(Rows from a 3D modeling dataset)

++++++

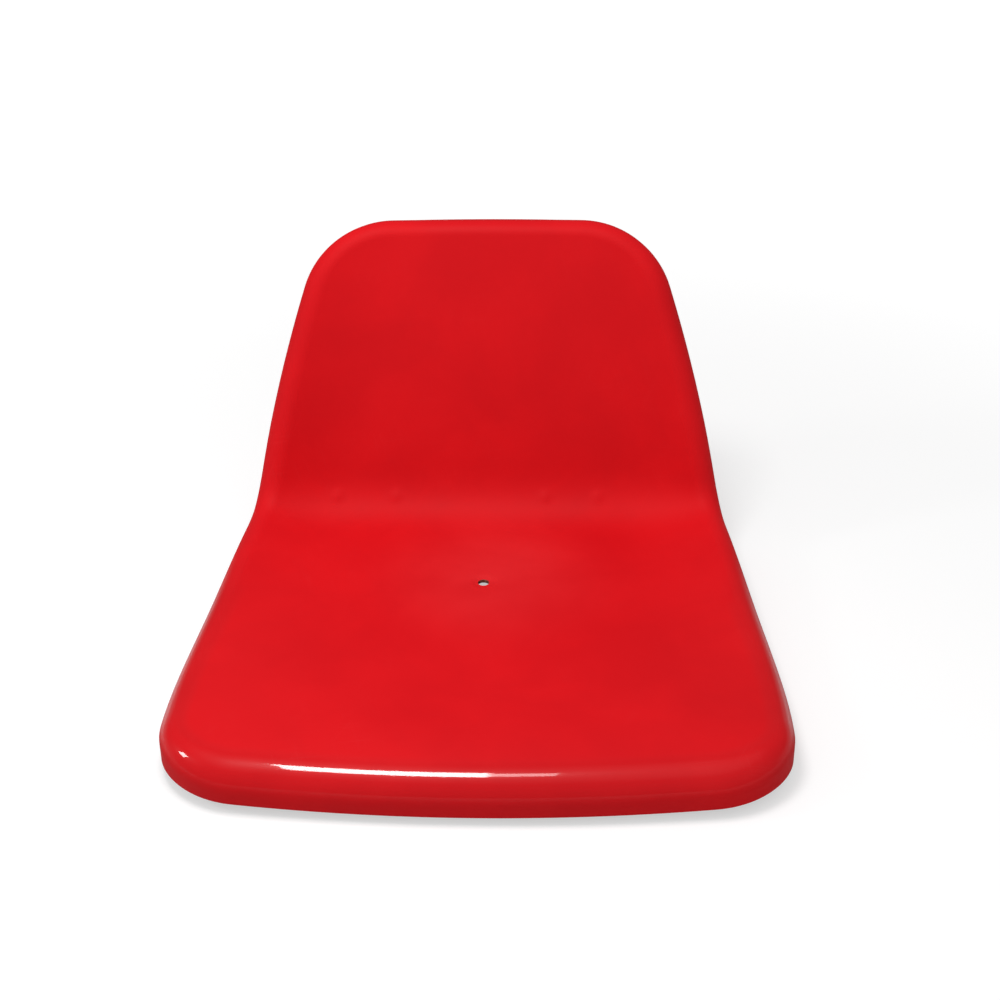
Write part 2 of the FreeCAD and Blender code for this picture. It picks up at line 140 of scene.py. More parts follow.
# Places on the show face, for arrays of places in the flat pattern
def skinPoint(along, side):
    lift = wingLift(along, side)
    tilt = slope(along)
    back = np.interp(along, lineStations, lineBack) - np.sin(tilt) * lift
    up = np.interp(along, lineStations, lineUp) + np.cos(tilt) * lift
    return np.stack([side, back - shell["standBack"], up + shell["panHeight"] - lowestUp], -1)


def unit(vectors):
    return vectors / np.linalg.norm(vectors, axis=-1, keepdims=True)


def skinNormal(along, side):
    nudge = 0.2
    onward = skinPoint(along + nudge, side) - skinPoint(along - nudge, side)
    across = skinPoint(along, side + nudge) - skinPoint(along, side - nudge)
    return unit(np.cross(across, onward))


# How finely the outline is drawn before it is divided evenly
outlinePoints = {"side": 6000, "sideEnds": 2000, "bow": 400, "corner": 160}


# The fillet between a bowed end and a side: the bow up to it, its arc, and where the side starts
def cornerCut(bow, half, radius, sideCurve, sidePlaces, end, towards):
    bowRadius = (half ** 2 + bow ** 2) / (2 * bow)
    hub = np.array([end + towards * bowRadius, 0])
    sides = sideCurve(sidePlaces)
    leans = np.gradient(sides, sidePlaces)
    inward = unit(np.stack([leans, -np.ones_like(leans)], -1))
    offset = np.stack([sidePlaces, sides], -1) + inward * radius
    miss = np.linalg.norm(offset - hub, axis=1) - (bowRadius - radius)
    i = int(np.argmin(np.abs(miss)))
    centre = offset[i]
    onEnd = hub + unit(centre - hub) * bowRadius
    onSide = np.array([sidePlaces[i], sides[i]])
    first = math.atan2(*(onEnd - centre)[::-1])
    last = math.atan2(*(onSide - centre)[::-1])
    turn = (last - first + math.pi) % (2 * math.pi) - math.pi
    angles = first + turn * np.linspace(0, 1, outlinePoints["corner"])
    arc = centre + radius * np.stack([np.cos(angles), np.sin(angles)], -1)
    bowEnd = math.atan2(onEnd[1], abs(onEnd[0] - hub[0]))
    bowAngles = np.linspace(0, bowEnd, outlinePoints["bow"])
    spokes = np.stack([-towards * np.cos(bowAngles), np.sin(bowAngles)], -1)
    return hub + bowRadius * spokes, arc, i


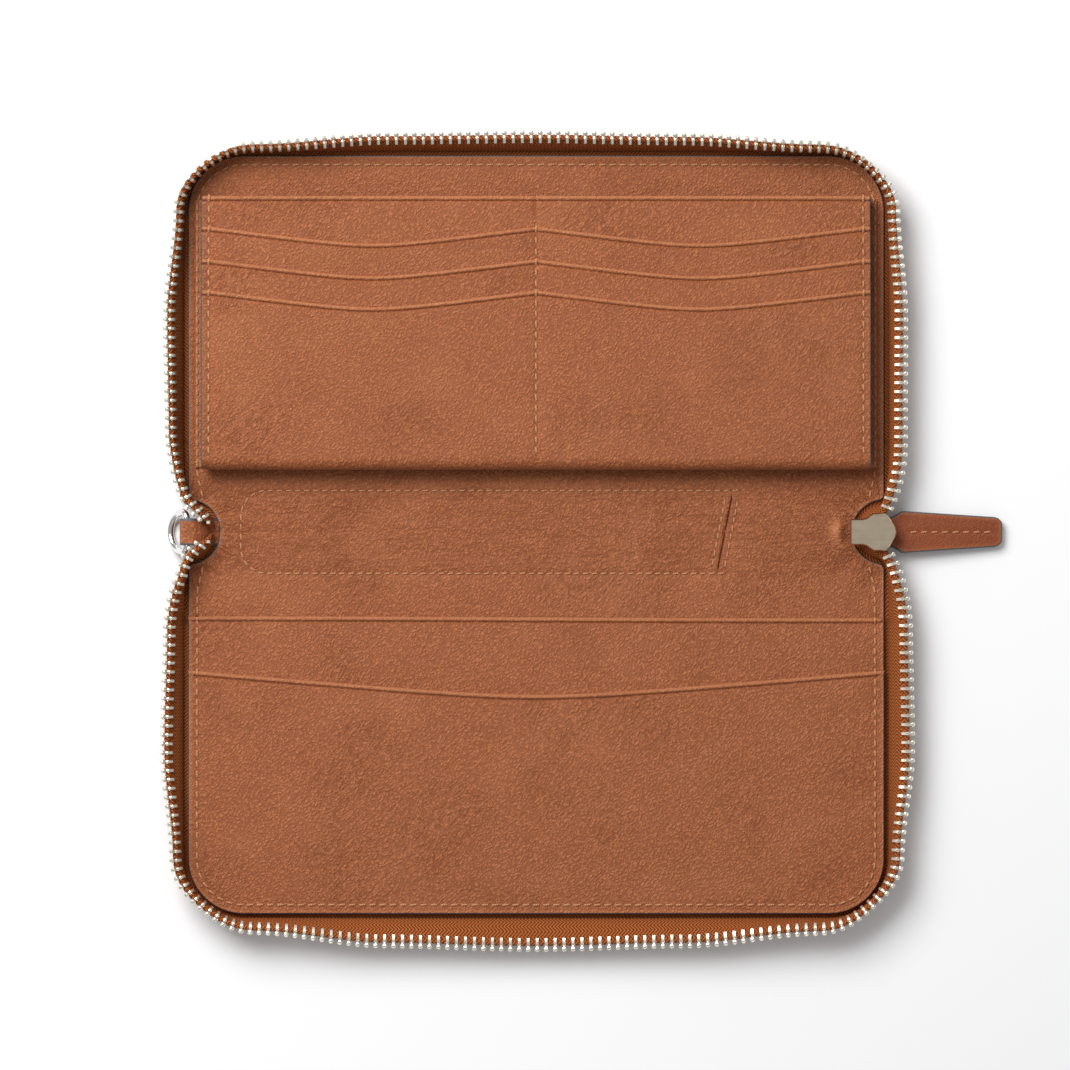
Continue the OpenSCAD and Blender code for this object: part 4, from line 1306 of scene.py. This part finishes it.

++++++

* What you are asked to do
Repeat the data verbatim.

* The reply
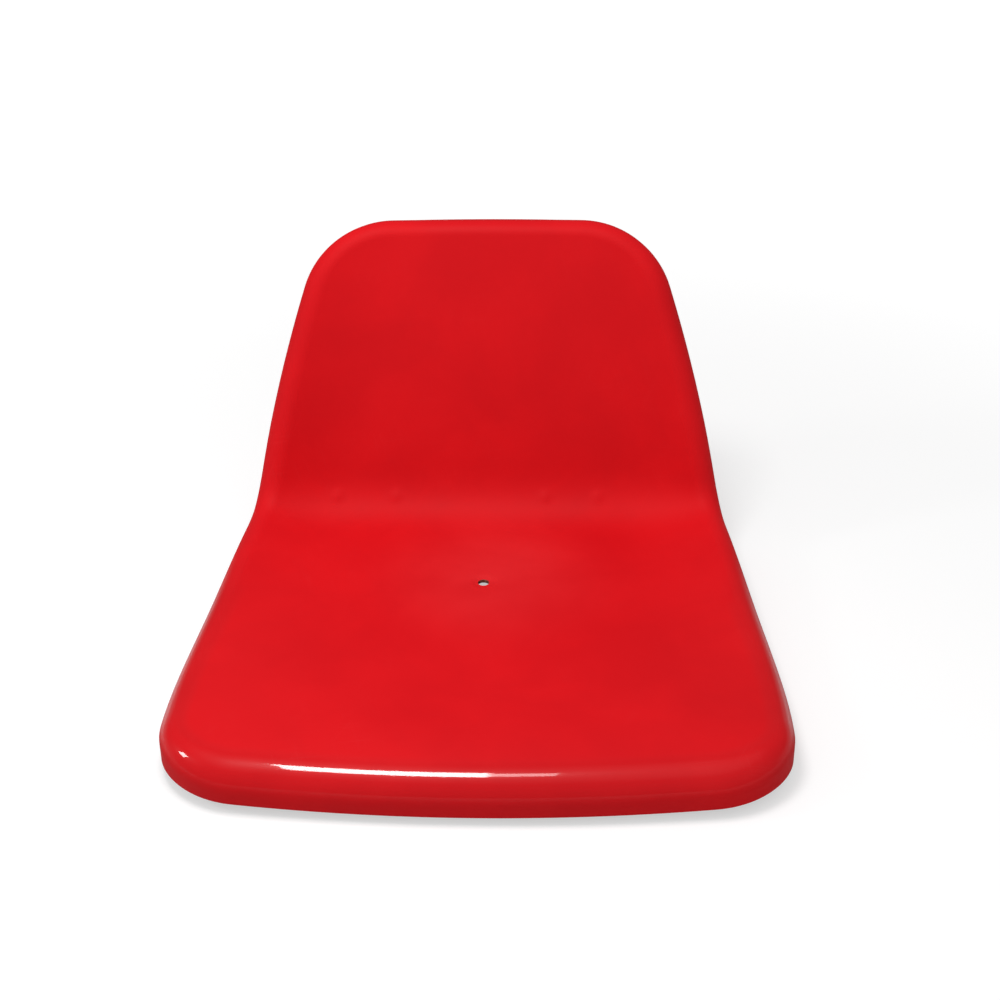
Write part 2 of the FreeCAD and Blender code for this picture. It picks up at line 140 of scene.py. More parts follow.
# Places on the show face, for arrays of places in the flat pattern
def skinPoint(along, side):
    lift = wingLift(along, side)
    tilt = slope(along)
    back = np.interp(along, lineStations, lineBack) - np.sin(tilt) * lift
    up = np.interp(along, lineStations, lineUp) + np.cos(tilt) * lift
    return np.stack([side, back - shell["standBack"], up + shell["panHeight"] - lowestUp], -1)


def unit(vectors):
    return vectors / np.linalg.norm(vectors, axis=-1, keepdims=True)


def skinNormal(along, side):
    nudge = 0.2
    onward = skinPoint(along + nudge, side) - skinPoint(along - nudge, side)
    across = skinPoint(along, side + nudge) - skinPoint(along, side - nudge)
    return unit(np.cross(across, onward))


# How finely the outline is drawn before it is divided evenly
outlinePoints = {"side": 6000, "sideEnds": 2000, "bow": 400, "corner": 160}


# The fillet between a bowed end and a side: the bow up to it, its arc, and where the side starts
def cornerCut(bow, half, radius, sideCurve, sidePlaces, end, towards):
    bowRadius = (half ** 2 + bow ** 2) / (2 * bow)
    hub = np.array([end + towards * bowRadius, 0])
    sides = sideCurve(sidePlaces)
    leans = np.gradient(sides, sidePlaces)
    inward = unit(np.stack([leans, -np.ones_like(leans)], -1))
    offset = np.stack([sidePlaces, sides], -1) + inward * radius
    miss = np.linalg.norm(offset - hub, axis=1) - (bowRadius - radius)
    i = int(np.argmin(np.abs(miss)))
    centre = offset[i]
    onEnd = hub + unit(centre - hub) * bowRadius
    onSide = np.array([sidePlaces[i], sides[i]])
    first = math.atan2(*(onEnd - centre)[::-1])
    last = math.atan2(*(onSide - centre)[::-1])
    turn = (last - first + math.pi) % (2 * math.pi) - math.pi
    angles = first + turn * np.linspace(0, 1, outlinePoints["corner"])
    arc = centre + radius * np.stack([np.cos(angles), np.sin(angles)], -1)
    bowEnd = math.atan2(onEnd[1], abs(onEnd[0] - hub[0]))
    bowAngles = np.linspace(0, bowEnd, outlinePoints["bow"])
    spokes = np.stack([-towards * np.cos(bowAngles), np.sin(bowAngles)], -1)
    return hub + bowRadius * spokes, arc, i


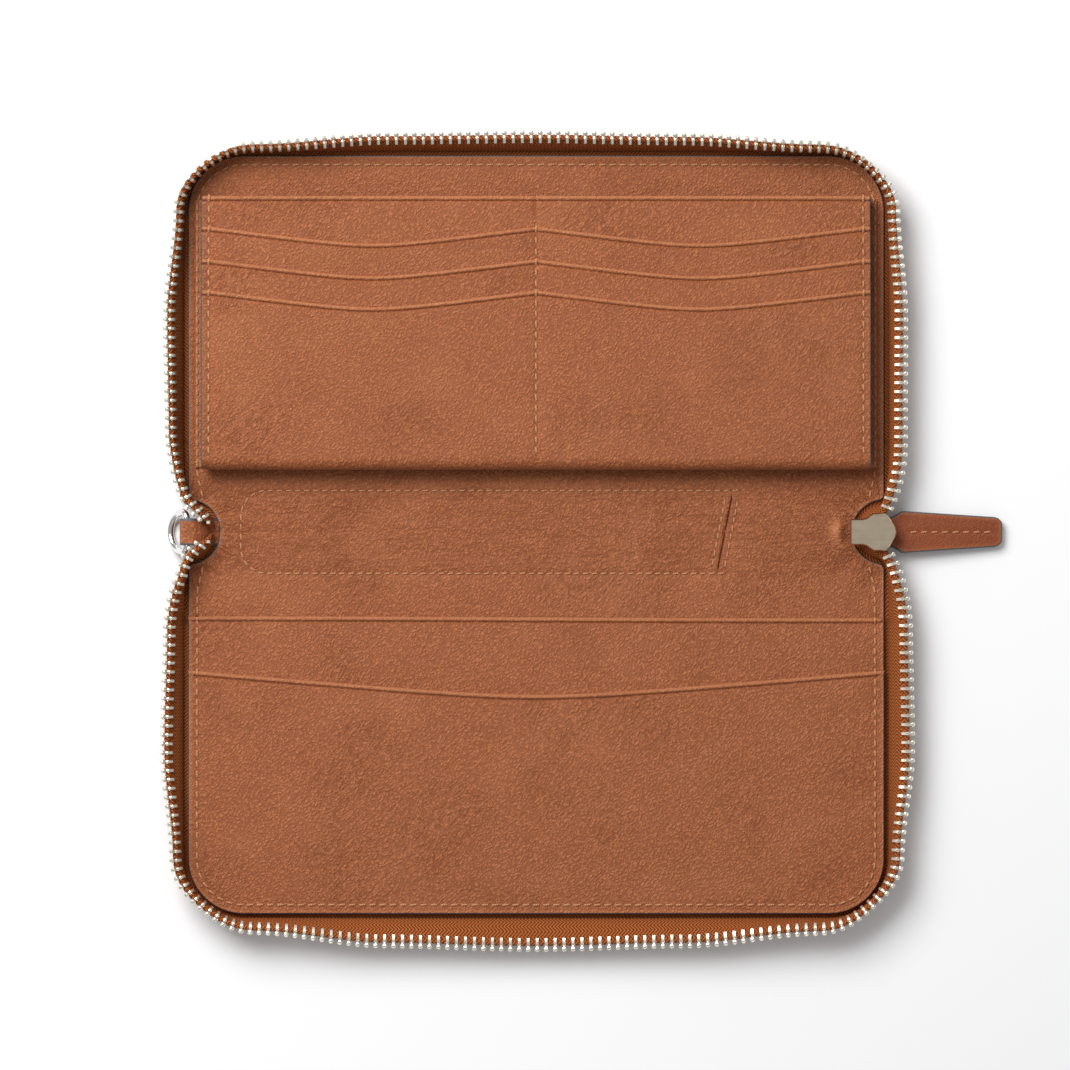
Continue the OpenSCAD and Blender code for this object: part 4, from line 1306 of scene.py. This part finishes it.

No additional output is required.